----- DATA SHOWN -----

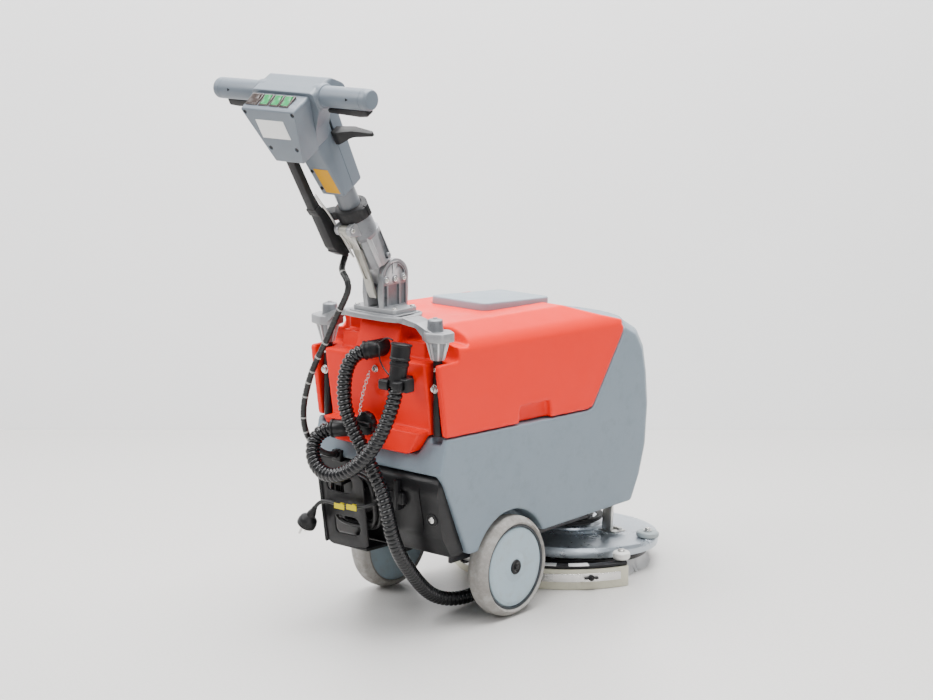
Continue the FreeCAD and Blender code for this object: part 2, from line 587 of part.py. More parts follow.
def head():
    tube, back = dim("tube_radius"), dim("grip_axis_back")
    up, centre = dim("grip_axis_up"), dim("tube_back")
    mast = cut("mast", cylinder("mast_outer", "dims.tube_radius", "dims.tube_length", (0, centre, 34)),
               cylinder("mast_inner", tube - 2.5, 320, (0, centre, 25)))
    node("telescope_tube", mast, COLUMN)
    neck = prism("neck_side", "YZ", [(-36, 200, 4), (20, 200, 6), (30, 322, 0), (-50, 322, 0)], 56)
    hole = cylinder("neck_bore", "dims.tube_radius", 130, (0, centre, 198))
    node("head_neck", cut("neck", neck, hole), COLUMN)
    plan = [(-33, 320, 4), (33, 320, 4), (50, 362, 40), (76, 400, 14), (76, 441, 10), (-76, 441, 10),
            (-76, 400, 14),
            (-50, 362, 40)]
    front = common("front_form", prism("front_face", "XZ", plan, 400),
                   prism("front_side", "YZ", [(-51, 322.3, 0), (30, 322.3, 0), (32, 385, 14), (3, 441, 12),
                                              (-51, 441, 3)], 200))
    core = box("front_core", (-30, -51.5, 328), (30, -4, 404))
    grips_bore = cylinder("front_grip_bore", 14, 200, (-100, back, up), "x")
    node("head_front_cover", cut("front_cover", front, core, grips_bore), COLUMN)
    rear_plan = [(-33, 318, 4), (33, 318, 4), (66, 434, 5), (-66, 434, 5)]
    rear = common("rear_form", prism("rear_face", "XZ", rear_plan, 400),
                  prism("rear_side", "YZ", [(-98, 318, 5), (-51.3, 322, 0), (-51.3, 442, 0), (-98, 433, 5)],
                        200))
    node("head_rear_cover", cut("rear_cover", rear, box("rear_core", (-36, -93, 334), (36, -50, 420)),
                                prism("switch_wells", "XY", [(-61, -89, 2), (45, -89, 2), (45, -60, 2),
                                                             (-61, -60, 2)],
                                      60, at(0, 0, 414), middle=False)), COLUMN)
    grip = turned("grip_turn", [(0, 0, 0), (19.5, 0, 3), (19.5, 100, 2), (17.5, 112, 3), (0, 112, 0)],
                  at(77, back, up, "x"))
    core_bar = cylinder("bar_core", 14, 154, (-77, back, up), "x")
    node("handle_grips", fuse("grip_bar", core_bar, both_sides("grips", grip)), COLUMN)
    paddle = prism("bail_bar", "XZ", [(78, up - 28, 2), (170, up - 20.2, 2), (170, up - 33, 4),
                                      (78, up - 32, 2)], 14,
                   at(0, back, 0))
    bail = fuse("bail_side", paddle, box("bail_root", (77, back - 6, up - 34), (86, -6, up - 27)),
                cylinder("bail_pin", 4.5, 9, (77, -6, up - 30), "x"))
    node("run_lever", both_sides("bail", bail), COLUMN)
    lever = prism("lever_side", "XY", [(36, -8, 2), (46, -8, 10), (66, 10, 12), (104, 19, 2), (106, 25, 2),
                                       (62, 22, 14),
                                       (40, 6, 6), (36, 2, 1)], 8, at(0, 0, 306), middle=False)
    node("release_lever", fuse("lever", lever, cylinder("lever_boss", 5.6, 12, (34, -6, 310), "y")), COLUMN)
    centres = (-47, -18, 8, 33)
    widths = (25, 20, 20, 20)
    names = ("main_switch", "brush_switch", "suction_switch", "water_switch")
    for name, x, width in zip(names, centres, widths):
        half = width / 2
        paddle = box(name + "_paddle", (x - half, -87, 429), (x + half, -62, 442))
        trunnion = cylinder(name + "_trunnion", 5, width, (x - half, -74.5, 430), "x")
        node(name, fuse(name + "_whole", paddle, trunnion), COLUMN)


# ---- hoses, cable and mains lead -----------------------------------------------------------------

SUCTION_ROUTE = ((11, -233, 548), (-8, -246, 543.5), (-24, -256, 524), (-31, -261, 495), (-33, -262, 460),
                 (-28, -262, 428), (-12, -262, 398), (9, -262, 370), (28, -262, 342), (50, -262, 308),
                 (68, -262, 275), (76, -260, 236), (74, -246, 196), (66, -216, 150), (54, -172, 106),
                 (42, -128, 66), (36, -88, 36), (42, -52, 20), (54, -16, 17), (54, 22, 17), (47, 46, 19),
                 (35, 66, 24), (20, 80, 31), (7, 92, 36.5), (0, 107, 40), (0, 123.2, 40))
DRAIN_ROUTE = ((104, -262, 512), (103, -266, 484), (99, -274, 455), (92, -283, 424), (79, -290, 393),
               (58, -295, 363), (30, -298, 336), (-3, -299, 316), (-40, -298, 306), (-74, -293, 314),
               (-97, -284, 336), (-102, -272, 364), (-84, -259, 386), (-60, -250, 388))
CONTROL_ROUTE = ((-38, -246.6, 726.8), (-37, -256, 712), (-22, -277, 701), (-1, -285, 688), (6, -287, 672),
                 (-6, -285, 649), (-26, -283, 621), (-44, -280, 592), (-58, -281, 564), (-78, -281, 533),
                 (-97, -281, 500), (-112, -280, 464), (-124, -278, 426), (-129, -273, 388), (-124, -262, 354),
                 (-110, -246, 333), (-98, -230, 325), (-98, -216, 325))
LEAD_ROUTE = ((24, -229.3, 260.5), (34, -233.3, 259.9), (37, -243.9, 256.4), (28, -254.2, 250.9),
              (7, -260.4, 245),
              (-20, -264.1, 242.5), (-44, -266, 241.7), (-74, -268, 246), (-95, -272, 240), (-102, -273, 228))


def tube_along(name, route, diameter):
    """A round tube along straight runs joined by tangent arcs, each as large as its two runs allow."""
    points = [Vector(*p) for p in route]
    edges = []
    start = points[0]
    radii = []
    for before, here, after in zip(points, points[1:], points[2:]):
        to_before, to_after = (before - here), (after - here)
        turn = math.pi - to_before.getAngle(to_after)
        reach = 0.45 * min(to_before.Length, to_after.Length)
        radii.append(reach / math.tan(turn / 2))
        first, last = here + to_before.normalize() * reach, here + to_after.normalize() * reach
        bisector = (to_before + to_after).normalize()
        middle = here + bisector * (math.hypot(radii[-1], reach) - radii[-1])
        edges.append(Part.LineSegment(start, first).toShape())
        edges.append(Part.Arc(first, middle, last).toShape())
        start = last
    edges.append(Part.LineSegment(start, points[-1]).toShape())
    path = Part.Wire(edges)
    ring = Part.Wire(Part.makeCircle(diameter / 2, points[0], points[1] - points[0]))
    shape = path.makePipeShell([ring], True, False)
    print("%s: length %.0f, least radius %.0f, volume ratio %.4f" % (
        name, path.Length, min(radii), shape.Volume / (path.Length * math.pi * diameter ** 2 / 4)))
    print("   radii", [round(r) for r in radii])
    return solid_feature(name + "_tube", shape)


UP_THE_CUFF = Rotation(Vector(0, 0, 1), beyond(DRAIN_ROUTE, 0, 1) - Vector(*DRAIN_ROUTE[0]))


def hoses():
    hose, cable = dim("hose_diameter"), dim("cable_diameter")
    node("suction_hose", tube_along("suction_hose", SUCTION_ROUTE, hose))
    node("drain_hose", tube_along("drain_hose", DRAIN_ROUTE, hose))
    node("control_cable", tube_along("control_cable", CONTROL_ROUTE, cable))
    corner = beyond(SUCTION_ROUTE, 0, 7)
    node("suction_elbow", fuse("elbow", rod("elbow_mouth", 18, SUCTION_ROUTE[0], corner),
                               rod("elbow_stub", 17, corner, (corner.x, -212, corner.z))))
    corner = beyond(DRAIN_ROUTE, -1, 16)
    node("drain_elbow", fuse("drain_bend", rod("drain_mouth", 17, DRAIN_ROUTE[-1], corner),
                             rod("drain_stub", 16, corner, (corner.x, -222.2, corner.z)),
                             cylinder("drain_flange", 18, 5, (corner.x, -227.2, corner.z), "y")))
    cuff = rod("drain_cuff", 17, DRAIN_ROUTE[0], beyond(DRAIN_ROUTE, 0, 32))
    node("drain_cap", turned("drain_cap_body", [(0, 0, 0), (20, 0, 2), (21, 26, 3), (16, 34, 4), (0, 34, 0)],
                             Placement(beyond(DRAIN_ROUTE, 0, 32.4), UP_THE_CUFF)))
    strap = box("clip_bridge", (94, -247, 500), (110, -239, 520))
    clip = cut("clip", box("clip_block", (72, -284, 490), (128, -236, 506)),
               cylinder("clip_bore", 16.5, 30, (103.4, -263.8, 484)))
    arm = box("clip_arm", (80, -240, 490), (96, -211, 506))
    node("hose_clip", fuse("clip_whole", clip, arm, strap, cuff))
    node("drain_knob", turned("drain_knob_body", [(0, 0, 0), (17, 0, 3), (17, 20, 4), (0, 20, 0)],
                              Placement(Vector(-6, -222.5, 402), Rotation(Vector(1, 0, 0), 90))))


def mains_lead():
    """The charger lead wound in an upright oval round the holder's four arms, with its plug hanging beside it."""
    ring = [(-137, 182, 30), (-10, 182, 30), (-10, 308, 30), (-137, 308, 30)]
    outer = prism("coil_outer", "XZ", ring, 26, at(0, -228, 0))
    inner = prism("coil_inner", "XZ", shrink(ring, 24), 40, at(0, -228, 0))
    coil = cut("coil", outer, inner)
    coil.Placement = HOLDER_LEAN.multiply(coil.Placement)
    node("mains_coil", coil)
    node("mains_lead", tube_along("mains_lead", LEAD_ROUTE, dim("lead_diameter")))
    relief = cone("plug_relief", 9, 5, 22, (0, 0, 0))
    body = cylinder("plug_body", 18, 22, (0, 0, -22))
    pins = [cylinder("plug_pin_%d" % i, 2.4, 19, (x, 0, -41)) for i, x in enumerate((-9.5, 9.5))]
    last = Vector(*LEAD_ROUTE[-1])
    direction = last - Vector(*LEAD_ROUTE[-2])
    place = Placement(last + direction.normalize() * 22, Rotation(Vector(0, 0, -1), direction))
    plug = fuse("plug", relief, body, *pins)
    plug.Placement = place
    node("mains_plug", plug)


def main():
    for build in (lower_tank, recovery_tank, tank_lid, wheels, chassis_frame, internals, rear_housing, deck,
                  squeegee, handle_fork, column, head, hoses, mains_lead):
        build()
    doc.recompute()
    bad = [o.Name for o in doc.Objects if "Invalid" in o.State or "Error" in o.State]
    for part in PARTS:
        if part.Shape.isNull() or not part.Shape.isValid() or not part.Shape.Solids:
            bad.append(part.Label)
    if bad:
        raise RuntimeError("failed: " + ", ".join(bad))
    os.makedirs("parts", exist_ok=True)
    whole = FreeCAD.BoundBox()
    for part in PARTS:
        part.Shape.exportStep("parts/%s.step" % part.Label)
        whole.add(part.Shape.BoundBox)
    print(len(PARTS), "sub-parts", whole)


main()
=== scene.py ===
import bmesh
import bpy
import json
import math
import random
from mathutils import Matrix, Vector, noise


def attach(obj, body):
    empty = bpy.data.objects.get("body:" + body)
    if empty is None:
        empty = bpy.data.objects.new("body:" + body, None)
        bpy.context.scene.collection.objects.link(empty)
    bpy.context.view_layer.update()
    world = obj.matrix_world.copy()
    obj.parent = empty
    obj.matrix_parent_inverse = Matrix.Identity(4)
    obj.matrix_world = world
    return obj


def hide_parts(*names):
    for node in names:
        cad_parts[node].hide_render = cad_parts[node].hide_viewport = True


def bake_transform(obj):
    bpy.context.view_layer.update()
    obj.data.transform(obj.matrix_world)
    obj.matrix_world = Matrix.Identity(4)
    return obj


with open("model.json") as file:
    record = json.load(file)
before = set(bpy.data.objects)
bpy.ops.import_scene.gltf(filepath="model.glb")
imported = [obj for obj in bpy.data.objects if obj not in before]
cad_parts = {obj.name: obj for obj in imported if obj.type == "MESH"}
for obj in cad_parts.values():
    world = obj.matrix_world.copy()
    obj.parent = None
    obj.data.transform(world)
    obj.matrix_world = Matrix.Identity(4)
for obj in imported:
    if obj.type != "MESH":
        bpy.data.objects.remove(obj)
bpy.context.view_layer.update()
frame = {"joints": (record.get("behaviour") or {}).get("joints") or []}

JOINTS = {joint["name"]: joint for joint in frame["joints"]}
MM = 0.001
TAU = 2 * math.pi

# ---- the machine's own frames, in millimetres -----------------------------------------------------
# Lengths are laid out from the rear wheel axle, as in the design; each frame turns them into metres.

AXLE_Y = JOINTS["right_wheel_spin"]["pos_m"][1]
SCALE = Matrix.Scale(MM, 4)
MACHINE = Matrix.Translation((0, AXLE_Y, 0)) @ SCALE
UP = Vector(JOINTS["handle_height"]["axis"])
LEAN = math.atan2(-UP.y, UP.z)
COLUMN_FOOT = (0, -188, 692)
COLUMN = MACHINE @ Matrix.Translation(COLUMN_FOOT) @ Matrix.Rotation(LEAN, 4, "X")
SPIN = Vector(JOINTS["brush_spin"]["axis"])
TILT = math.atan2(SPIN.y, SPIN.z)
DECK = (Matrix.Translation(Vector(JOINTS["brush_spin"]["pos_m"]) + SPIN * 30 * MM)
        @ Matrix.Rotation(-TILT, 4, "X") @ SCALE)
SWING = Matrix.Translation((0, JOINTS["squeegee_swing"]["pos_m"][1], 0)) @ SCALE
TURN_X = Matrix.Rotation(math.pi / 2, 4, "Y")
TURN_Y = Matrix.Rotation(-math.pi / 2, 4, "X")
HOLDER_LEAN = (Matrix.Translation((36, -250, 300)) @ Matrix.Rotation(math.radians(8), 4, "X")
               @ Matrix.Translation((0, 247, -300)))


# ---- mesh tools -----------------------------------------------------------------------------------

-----

Extract the lines from the line with "plug.Placement = place" to the line with "cad_parts[node].hide_render = cad_parts[node].hide_viewport", inclusive, reproducing them exactly and leaving out every other line.

    plug.Placement = place
    node("mains_plug", plug)


def main():
    for build in (lower_tank, recovery_tank, tank_lid, wheels, chassis_frame, internals, rear_housing, deck,
                  squeegee, handle_fork, column, head, hoses, mains_lead):
        build()
    doc.recompute()
    bad = [o.Name for o in doc.Objects if "Invalid" in o.State or "Error" in o.State]
    for part in PARTS:
        if part.Shape.isNull() or not part.Shape.isValid() or not part.Shape.Solids:
            bad.append(part.Label)
    if bad:
        raise RuntimeError("failed: " + ", ".join(bad))
    os.makedirs("parts", exist_ok=True)
    whole = FreeCAD.BoundBox()
    for part in PARTS:
        part.Shape.exportStep("parts/%s.step" % part.Label)
        whole.add(part.Shape.BoundBox)
    print(len(PARTS), "sub-parts", whole)


main()
=== scene.py ===
import bmesh
import bpy
import json
import math
import random
from mathutils import Matrix, Vector, noise


def attach(obj, body):
    empty = bpy.data.objects.get("body:" + body)
    if empty is None:
        empty = bpy.data.objects.new("body:" + body, None)
        bpy.context.scene.collection.objects.link(empty)
    bpy.context.view_layer.update()
    world = obj.matrix_world.copy()
    obj.parent = empty
    obj.matrix_parent_inverse = Matrix.Identity(4)
    obj.matrix_world = world
    return obj


def hide_parts(*names):
    for node in names:
        cad_parts[node].hide_render = cad_parts[node].hide_viewport = True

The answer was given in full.